Source data:
******************************
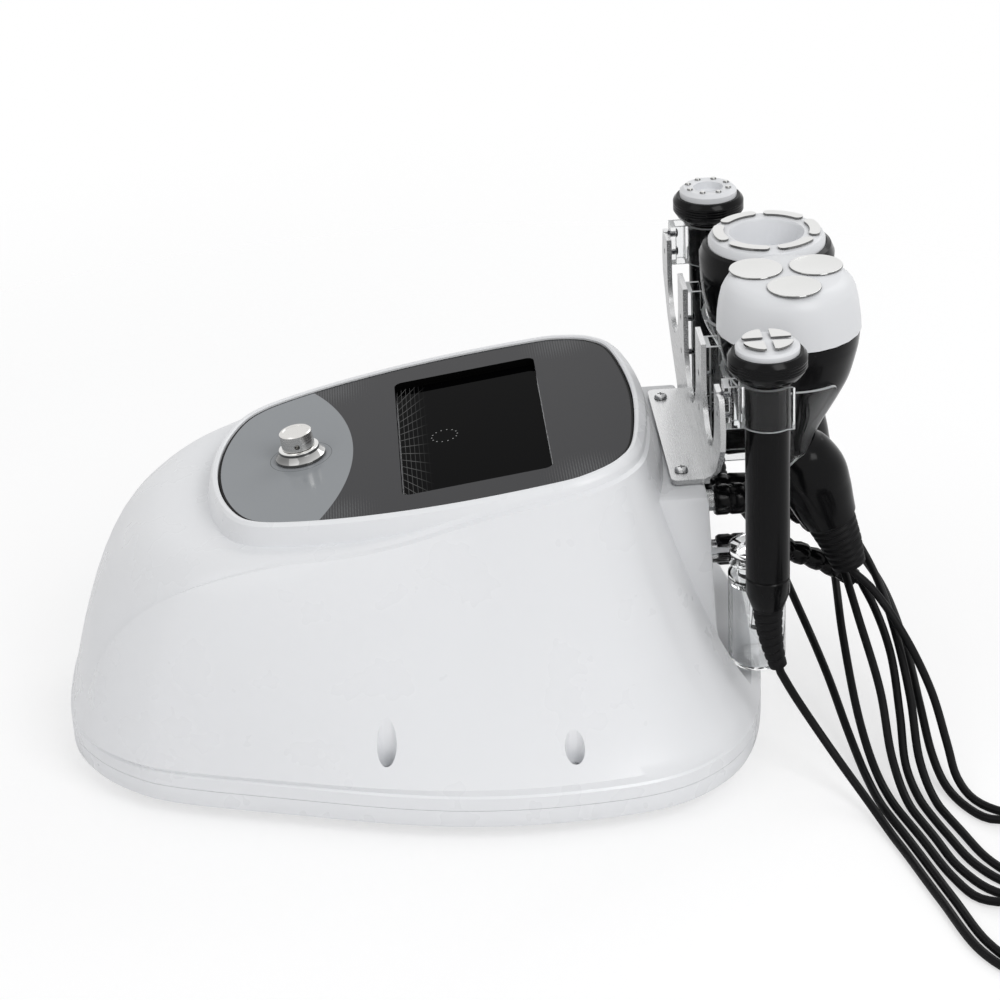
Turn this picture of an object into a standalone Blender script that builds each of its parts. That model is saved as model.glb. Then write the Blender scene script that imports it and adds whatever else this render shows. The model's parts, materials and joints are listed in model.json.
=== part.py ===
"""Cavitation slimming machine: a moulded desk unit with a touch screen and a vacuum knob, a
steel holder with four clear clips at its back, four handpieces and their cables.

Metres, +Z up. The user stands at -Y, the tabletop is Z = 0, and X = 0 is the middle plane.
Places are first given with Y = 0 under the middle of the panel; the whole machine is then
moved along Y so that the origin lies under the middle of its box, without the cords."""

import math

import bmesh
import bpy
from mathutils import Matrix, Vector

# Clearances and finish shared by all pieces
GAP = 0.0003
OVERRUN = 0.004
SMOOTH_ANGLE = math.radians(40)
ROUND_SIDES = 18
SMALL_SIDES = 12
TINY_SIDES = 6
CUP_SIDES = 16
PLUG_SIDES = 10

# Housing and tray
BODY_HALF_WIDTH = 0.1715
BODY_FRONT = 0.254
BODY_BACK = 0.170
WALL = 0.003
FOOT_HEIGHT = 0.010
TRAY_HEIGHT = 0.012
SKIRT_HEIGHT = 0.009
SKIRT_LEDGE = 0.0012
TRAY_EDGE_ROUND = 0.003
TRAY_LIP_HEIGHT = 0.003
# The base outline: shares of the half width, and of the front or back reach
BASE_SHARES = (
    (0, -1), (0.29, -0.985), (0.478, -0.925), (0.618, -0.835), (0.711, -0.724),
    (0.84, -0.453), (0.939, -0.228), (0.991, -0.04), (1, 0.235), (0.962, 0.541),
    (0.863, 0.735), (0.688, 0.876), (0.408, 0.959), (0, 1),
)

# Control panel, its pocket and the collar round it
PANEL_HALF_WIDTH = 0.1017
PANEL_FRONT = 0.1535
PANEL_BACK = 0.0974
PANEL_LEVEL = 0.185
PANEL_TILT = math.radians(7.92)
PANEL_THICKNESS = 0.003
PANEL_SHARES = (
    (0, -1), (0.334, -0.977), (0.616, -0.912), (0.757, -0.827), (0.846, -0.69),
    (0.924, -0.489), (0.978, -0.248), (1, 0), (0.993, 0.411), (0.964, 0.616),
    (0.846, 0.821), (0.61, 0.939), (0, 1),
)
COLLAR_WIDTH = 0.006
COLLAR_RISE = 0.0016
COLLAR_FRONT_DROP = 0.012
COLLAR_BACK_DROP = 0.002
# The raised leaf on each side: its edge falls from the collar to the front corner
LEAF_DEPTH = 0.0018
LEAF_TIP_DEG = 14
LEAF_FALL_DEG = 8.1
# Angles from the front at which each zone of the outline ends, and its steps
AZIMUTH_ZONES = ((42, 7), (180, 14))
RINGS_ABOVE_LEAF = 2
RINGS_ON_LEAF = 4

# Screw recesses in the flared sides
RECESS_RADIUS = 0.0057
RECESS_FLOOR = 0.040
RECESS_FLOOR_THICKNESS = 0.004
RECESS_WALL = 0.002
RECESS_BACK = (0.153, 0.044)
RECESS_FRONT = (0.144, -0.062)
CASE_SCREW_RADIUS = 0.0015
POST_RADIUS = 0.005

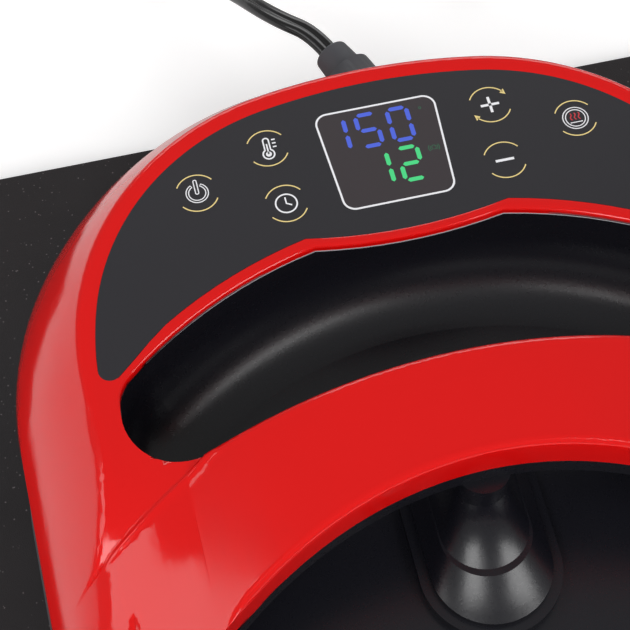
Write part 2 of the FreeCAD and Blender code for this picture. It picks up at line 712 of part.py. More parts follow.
******************************
# What you should do:
Pick out every line above that holds the word "this" and copy it.

# Written answer:
Turn this picture of an object into a standalone Blender script that builds each of its parts. That model is saved as model.glb. Then write the Blender scene script that imports it and adds whatever else this render shows. The model's parts, materials and joints are listed in model.json.
Write part 2 of the FreeCAD and Blender code for this picture. It picks up at line 712 of part.py. More parts follow.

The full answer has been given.